Maritime sailing ships had benefited from the new technologies by becoming iron and steel built, making them bigger and stronger than their wooden counterparts. Steam power was also harnessed to shipping, though it would be some time before sail would be eclipsed. The Scottish engineer William Symington (1763-1831) had built a catamaran style steamboat in 1788. He later developed this prototype in 1802 to create what is claimed as the first steamship, the Charlotte Dundas, which had a short-lived run on the Forth-Clyde canal until she was withdrawn because of the damage caused to the canal banks by her wake. The American Robert Fulton (1765-1815) used the Charlotte Dundas as a model for the world’s first commercial steam powered ship, the Clermont (1807). The first European steamship to be used for passengers and trade was The Comet (1812) by Henry Bell (1767-1830) which operated on the Clyde. Steamships were more expensive to operate than sailing ships, not least because of the higher wage costs: in the early days only the higher value cargo of passengers and mail tended to be carried by steam.

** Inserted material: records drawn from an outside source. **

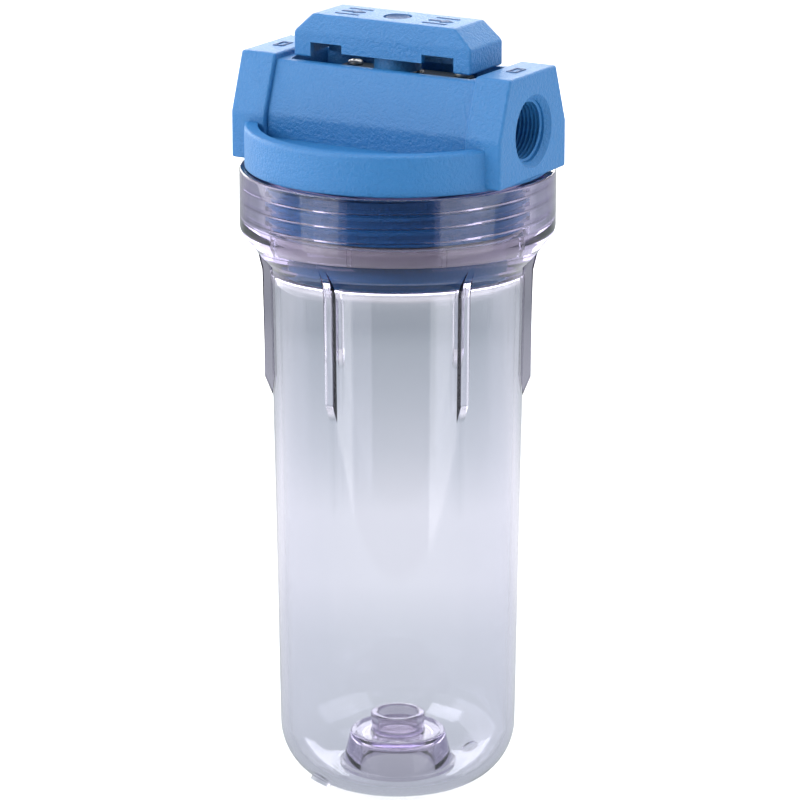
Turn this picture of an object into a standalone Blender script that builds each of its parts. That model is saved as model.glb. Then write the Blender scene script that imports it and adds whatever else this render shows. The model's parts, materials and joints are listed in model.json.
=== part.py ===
"""A ten-inch water filter housing: a head with a built-in rotary bypass valve, and a clear screw-on sump.

The model stands upright on its sump. Z is the sump's axis, the inlet is at -X and the outlet at +X.
"""

import math

import bmesh
import bpy
from mathutils import Matrix, Vector

MM = 0.001
TAU = 2 * math.pi
MERGE = 0.00001  # merge distance of the modelling tools, 0.01 mm
ROUND_STEPS = 36  # facets round the sump and the head
SMALL_STEPS = 20  # facets round the valve's parts
TINY_STEPS = 12  # facets round screws and small bores

# Fits
SEAT_GAP = 0.3 * MM  # between pieces that rest on each other
TURN_GAP = 0.4 * MM  # round a piece that turns in another
THREAD_GAP = 0.6 * MM  # radial, between the two sump threads
SCREW_GAP = 0.3 * MM  # round a screw's shank
CARTRIDGE_SQUEEZE = 0.4 * MM  # on a cartridge's end gaskets

# Cartridge and its seat on the sump's floor
CARTRIDGE_LENGTH = 247.7 * MM
SEAT_Z = 20.8 * MM
SEAT_TOP_RADIUS = 20.0 * MM
SEAT_FLANGE_RADIUS = 25.0 * MM
SEAT_FLANGE_HEIGHT = 2.0 * MM
SEAT_CORE_RADIUS = 17.0 * MM
SEAT_RIDGE = 0.8 * MM
POST_RADIUS = 11.0 * MM
POST_HEIGHT = 7.7 * MM
POST_LIP = 0.5 * MM
POST_BORE_RADIUS = 8.2 * MM

# Sump
COLLAR_RADIUS = 65.0 * MM
COLLAR_HEIGHT = 23.6 * MM
COLLAR_WALL = 10.5 * MM
COLLAR_EDGE = 0.8 * MM
SHOULDER_RADIUS = 6.0 * MM
FLARE_ANGLE = 52.0  # degrees from level, between collar and neck
NECK_STEP = 12.4 * MM  # the neck's radius is this much less than the collar's
NECK_FILLET = 12.0 * MM
BODY_DRAFT = 3.1 * MM  # the body narrows by this much from neck to corner
BODY_WALL = 3.6 * MM
FLOOR_THICKNESS = 4.0 * MM
LEDGE_DEPTH = 22.8 * MM
RIB_COUNT = 6
RIB_PROUD = 2.6 * MM  # beyond the neck
RIB_THICKNESS = 3.8 * MM
RIB_LENGTH = 62.0 * MM
RIB_END_TAPER = 8.0 * MM
RIB_END_ROOT = 0.25  # the share of its end's slope that runs on inside the wall

# Sump thread
THREAD_PITCH = 6.0 * MM
THREAD_HEIGHT = 2.1 * MM
THREAD_ROOT_WIDTH = 2.7 * MM
THREAD_CREST_WIDTH = 1.4 * MM
THREAD_START = 2.2 * MM  # from the nose's step up to the male thread's lowest turn
THREAD_START_ANGLE = 66.0  # degrees, where the male thread's lowest turn starts
THREAD_END_GAP = 0.2 * MM  # between the ledge and the female thread

# Sump O-ring
RING_SETBACK = 5.2 * MM  # from the collar's bore in to the ring's centre line
SUMP_RING_SECTION = 2.3 * MM
GROOVE_WIDTH = 5.2 * MM
GROOVE_DEPTH = 4.4 * MM
GROOVE_LIP = 0.8 * MM

# Head
HEAD_GAP = 0.4 * MM  # between the sump's rim and the head's skirt
SKIRT_SETBACK = 2.2 * MM
SKIRT_HEIGHT = 16.9 * MM
SKIRT_WALL = 5.8 * MM
MOAT_DEPTH = 5.9 * MM
PORT_HEIGHT = 20.5 * MM  # from the skirt's lower edge
PORT_PROUD = 0.5 * MM  # beyond the skirt
BLOCK_THICKNESS = 16.4 * MM
BLOCK_RISE = 23.9 * MM  # from the port's axis
BLOCK_LIFT = 1.0 * MM  # from the skirt's lower edge
BLOCK_MARGIN = 6.9 * MM  # from the valve chamber out to a block's top edge
BLOCK_SPREAD = 8.5 * MM  # a block is this much deeper, each way, at the port's axis than at its top
CORE_DROP = 2.4 * MM
CORE_SETBACK = 2.0 * MM
NOSE_LENGTH = 11.9 * MM  # below the sump's ledge
NOSE_STEP_GAP = 0.9 * MM
NOSE_WALL = 4.0 * MM
NOSE_CEILING_DROP = 3.0 * MM
GALLERY_RADIUS = 38.0 * MM

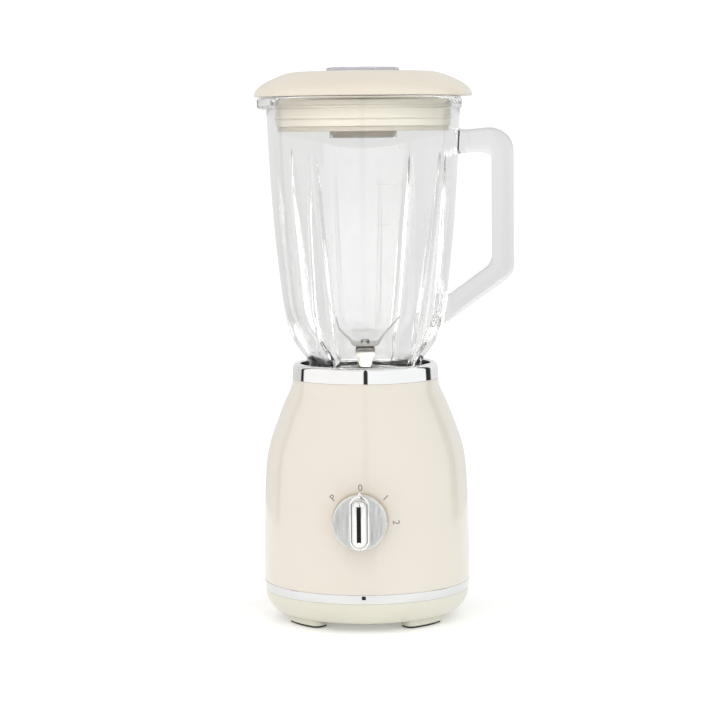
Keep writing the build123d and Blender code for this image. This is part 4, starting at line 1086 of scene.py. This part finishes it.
def studio_light():
    """White surroundings: two wide softboxes in front with a narrow gap, dark flags beside them, a paler wall."""
    world = bpy.data.worlds.new("studio")
    world.use_nodes = True
    bpy.context.scene.world = world
    nodes, links = world.node_tree.nodes, world.node_tree.links
    split = nodes.new("ShaderNodeSeparateXYZ")
    links.new(nodes.new("ShaderNodeTexCoord").outputs["Generated"], split.inputs[0])

    def feed(sockets, values):
        for socket, value in zip(sockets, values):
            if hasattr(value, "node"):
                links.new(value, socket)
            else:
                socket.default_value = value

    def maths(operation, first, second):
        node = nodes.new("ShaderNodeMath")
        node.operation = operation
        feed(node.inputs, (first, second))
        return node.outputs[0]

    def ramp(value, stops):
        node = nodes.new("ShaderNodeValToRGB")
        elements = node.color_ramp.elements
        while len(elements) < len(stops):
            elements.new(0.5)
        for element, (position, level) in zip(elements, stops):
            element.position = position
            element.color = (level, level, level, 1)
        links.new(value, node.inputs["Fac"])
        return node.outputs["Color"]

    def choose(share, first, second):
        node = nodes.new("ShaderNodeMix")
        node.data_type = "RGBA"
        feed([node.inputs[key] for key in ("Factor", "A", "B")], (share, first, second))
        return node.outputs["Result"]

    about = maths("ARCTAN2", split.outputs["X"], maths("MULTIPLY", split.outputs["Y"], -1))
    share = maths("ADD", maths("DIVIDE", about, 2 * math.pi), 0.5)
    rise = maths("ADD", maths("MULTIPLY", split.outputs["Z"], 0.5), 0.5)
    middle = maths("MULTIPLY", ramp(rise, GAP_PLACE), math.radians(10))
    off_gap = maths("ABSOLUTE", maths("SUBTRACT", about, middle), 0.0)
    lit = nodes.new("ShaderNodeMapRange")
    links.new(off_gap, lit.inputs["Value"])
    lit.inputs["From Min"].default_value = math.radians(FRONT_GAP * 0.8)
    lit.inputs["From Max"].default_value = math.radians(FRONT_GAP * 1.2)
    lit.inputs["To Min"].default_value = GAP_LEVEL

    path = nodes.new("ShaderNodeLightPath").outputs
    mirrored = maths("MULTIPLY", ramp(share, ABOUT_GLOSS), lit.outputs["Result"])
    level = choose(path["Is Glossy Ray"], ramp(share, ABOUT_PLAIN), mirrored)
    high_box = maths("MULTIPLY", ramp(share, HIGH_BOX_ABOUT), ramp(rise, HIGH_BOX_RISE))
    through = maths("ADD", ramp(share, ABOUT_THROUGH), high_box)
    level = choose(path["Is Transmission Ray"], level, through)
    level = maths("MULTIPLY", level, ramp(rise, UPWARD))
    warm = choose(ramp(share, WARMTH), WARM_LIGHT, COOL_LIGHT)
    background = nodes["Background"]
    links.new(choose(path["Is Camera Ray"], warm, (1, 1, 1, 1)), background.inputs["Color"])
    seen = maths("MULTIPLY", path["Is Camera Ray"], BACKDROP)
    unseen = maths("MULTIPLY", maths("SUBTRACT", 1.0, path["Is Camera Ray"]), level)
    links.new(maths("ADD", seen, unseen), background.inputs["Strength"])
    bpy.context.scene.view_settings.view_transform = "Standard"
    light_paths = bpy.context.scene.cycles
    light_paths.max_bounces = LIGHT_BOUNCES
    light_paths.glossy_bounces = LIGHT_BOUNCES
    light_paths.transmission_bounces = LIGHT_BOUNCES


# ---------------------------------------------------------------- making


camera()
floor()
dark_card("card_for_knob", 0.35, -0.018, 0.095, 0.073)
dark_card("card_for_trim", 0.13, 0.0015, 0.0036, 0.02)
studio_light()

for node, piece in frame["nodes"].items():
    finish_with(piece, SLOT_OF[node])

for make in (body_shell, collar_ring, trim_ring, knob_bezel, knob_face, knob_rim, knob_grip, knob_pointer, jug,
             blade_base, bearing_housing, lid, lid_seal, measuring_cap, upper_blade, lower_blade, dial_figures,
             capacity_scale):
    make()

The use of steamships for international trade became more viable with the construction of the Suez Canal, which opened in 1869. Sailing ships had difficulty navigating the canal, as the wind did not always blow in the desired direction. Steamships did not have this problem and by shortening the journey to the East, the number of refuelling stops and the quantity of fuel to be carried were reduced, thereby increasing the economic benefit of steam power. One consequence of this was that it became even cheaper to import Indian cotton to the expanding British cloth industry. Fast and reliable ships were also increasingly in demand for emigration and the management of the Empire. High-pressure boilers and engines developed in the 1870s secured the steamship’s ascendancy and provided a boost for British shipbuilding: by the end of the century, 90 per cent of the large steamships in operation around the world were British built.